Check photos before you drive across town. A real three-row SUV will show a bench or pair of seats behind the second row, plus visible seat belts and head restraints. In a Forester, that area should be cargo floor, side trim, and the rear gate opening.
If a listing claims a Forester seats seven, ask for clear rear-cargo photos and the VIN. Then compare the listing against Subaru material or a retailer window sticker. A wrong seat-count claim is a buying red flag.
Buyer Checklist Before You Sign
- Count real passengers for the next few years, not only this week.
- Install your child seats during the test drive, if the retailer allows it.
- Open the rear gate with all passengers seated and judge the cargo room left.
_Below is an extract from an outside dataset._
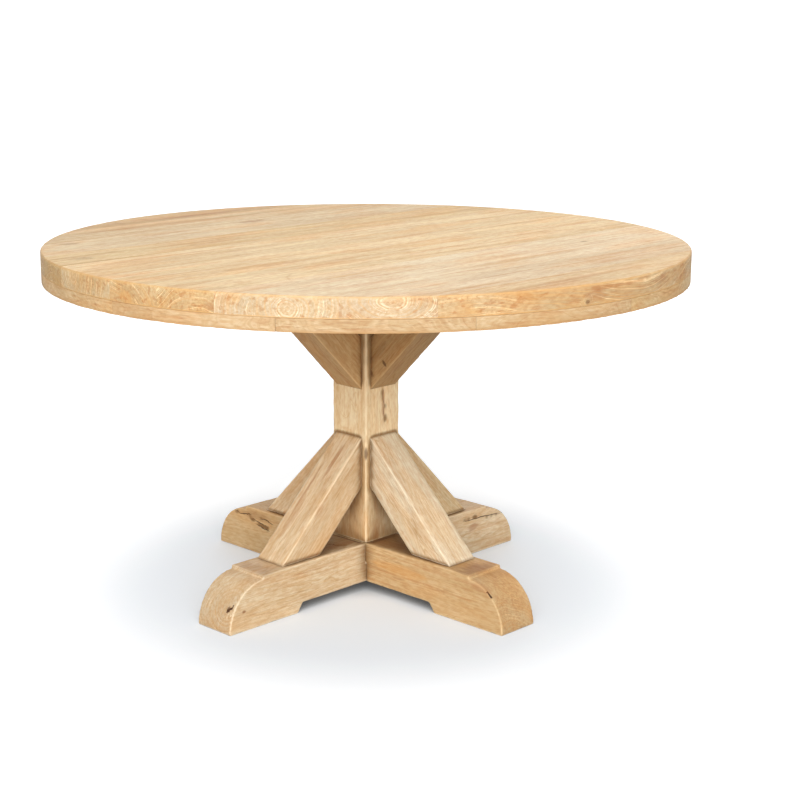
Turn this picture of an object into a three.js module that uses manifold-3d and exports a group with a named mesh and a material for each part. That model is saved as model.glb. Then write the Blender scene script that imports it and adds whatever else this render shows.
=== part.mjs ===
// A round dining table: a thick plank top with a built-up rim, on a timber pedestal.
//
// The pedestal is a square post with four braces at its foot and four under the top. The lower braces
// stand on two half-lapped base beams, and the upper ones carry two half-lapped bearers, which the top
// is screwed to. The boards of the top run along X, and the beams and bearers run along X and Y.
//
// Millimetres, +Z up. The origin is on the floor, under the middle of the top.

import * as THREE from "three";
import { mergeVertices } from "three/addons/utils/BufferGeometryUtils.js";
import Module from "manifold-3d";

// ---- Overall sizes ----
const TABLE_HEIGHT = 762; // 30 in
const TOP_DIAMETER = 1371.6; // 54 in

// ---- Top ----
const PLANK_THICKNESS = 40;
const PLANK_SHARES = [120, 116, 196, 119, 123, 187, 125, 155, 125, 106]; // relative widths from -Y to +Y
const TOP_EDGE_CHAMFER = 4;
const RIM_THICKNESS = 26; // the layer that is built up under the edge of the boards
const RIM_WIDTH = 90;
const RIM_SEGMENTS = 12;
const RIM_TURN_DEG = 1.5; // where the first joint between two segments lies, from +X

// ---- Pedestal ----
const POST_SIDE = 102;
const COLLAR_LENGTH = 104; // bare post between the lower and the upper braces
const TENON_SIDE = 50;
const BRACE_SIDE = 80;
const BRACE_ANGLE_DEG = 45; // above the horizontal
const BEARER_THICKNESS = 32;
const BEARER_WIDTH = 102;
const BEARER_OVERHANG = 130; // bearer beyond the outer edge of a brace
const BEARER_END_CHAMFER = 14;

// ---- Base beams ----
const BEAM_WIDTH = 102;
const BEAM_HEIGHT = 108;
const TOE_LAND = 60; // flat top of the beam beyond the outer edge of a brace
const STEP_DROP = 8; // the small step down from the flat top to the rounded foot
const FOOT_ROUND = 94; // length of the rounded foot
const PAD_LENGTH = 191; // part of each foot that stands on the floor
const ARCH_HEIGHT = 20; // the relief between the two pads
const ARCH_RUN = 14; // the relief's slanted end

// ---- Fastenings ----
const DOWEL_DIAMETER = 14;
const DOWEL_BITE = 30; // depth in each brace
const DOWEL_STAGGER = 22; // height between the two dowels that cross in the post
const WOOD_SCREW = { diameter: 6, headDiameter: 13, headHeight: 5, tip: 8 };
const BRACE_SCREW_BITE = 45;
const BRACE_SCREW_OFFSET = 12; // from the middle of the brace's foot, towards the post
const BRACE_SCREW_SINK = { beam: 34, bearer: 8 }; // depth of the seat below the face it is driven from
const TOP_SCREW_BITE = 28;
const TOP_SCREW_INSET = 30; // outer screw to the bearer's end
const TOP_SCREW_SPACING = 65;
const TOP_SCREW_SLACK = 1; // extra radius in the bearer, so that the boards can swell and shrink
const LAG = { diameter: 10, acrossFlats: 17, headHeight: 7, tip: 10 };
const LAG_WASHER = { diameter: 30, thickness: 2.5 };
const LAG_SINK = { beam: 14, bearer: 12 };
const LAG_TO_DOWEL = 40; // wood left between a lag screw's tip and the nearest dowel
const HEAD_ROOM = 1.5; // extra radius round a sunk head or washer

// ---- Fits and fineness ----
const GAP = 0.3; // glue line, and clearance between any two pieces
const CUT_PAST = 5; // how far a cutting tool runs past a face
const TOP_FACETS = 180;
const FOOT_FACETS = 14;
const ROUND_FACETS = 16;
const HEXAGON = 6;
const WELD_DISTANCE = 1e-3; // corners of a geometry that are nearer than this are one corner

// ---- Worked-out places ----
const topRadius = TOP_DIAMETER / 2;
const plankUnderside = TABLE_HEIGHT - PLANK_THICKNESS;
const rimUnderside = plankUnderside - RIM_THICKNESS;
const bearerUnderside = plankUnderside - BEARER_THICKNESS;
const bearerLap = plankUnderside - BEARER_THICKNESS / 2;
const beamLap = (BEAM_HEIGHT + ARCH_HEIGHT) / 2;
const braceSlope = Math.tan(THREE.MathUtils.degToRad(BRACE_ANGLE_DEG));
const braceFaceHeight = BRACE_SIDE / Math.cos(THREE.MathUtils.degToRad(BRACE_ANGLE_DEG));
const braceRise = (bearerUnderside - BEAM_HEIGHT - COLLAR_LENGTH) / 2;
const postFace = POST_SIDE / 2;
const braceToe = postFace + braceRise / braceSlope;
const braceHeel = braceToe - braceFaceHeight / braceSlope;
const bearerReach = braceToe + BEARER_OVERHANG;
const footStep = braceToe + TOE_LAND;
const footReach = footStep + FOOT_ROUND;
const padInner = footReach - PAD_LENGTH;
const braceScrewPlace = (braceHeel + braceToe) / 2 - BRACE_SCREW_OFFSET;

// The four arms, each with its turn about Z. Pieces are drawn along +X and turned to their arm.
const ARMS = { right: 0, back: 90, left: 180, front: 270 };
const PAIRS = { left_right: 0, front_back: 90 };

// ---- Solids ----
const wasm = await Module();
wasm.setup();

// A closed three.js geometry as a solid that can be joined and cut.
function solidOf(geometry) {
  const bare = new THREE.BufferGeometry().setAttribute("position", geometry.getAttribute("position"));
  if (geometry.index) bare.setIndex(geometry.index);
  const merged = mergeVertices(bare, WELD_DISTANCE);
  return new wasm.Manifold(
    new wasm.Mesh({
      numProp: 3,
      vertProperties: merged.getAttribute("position").array,
      triVerts: new Uint32Array(merged.index.array),
    }),
  );
}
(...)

- Fold the rear bench and test your largest gear item.
- Compare payment, fuel, tire, and insurance costs between Forester and Ascent.
- Skip any aftermarket third-row promise unless it has clear factory approval.
The clean answer is simple: the Forester is a smart two-row Subaru, not a small three-row substitute. Buy it for five-seat comfort, open sightlines, easy cargo loading, and all-wheel-drive confidence. Buy the Ascent when your real need is six, seven, or eight seats.
References & Sources
- Subaru of America.“2025 Forester Brochure.”Shows Forester rear-seat layout, folding rear bench, passenger space, and cargo details.
- Subaru of America.“2026 Subaru Ascent 3-Row Family SUV.”Shows Subaru’s seven- and eight-seat SUV choice for shoppers needing a third row.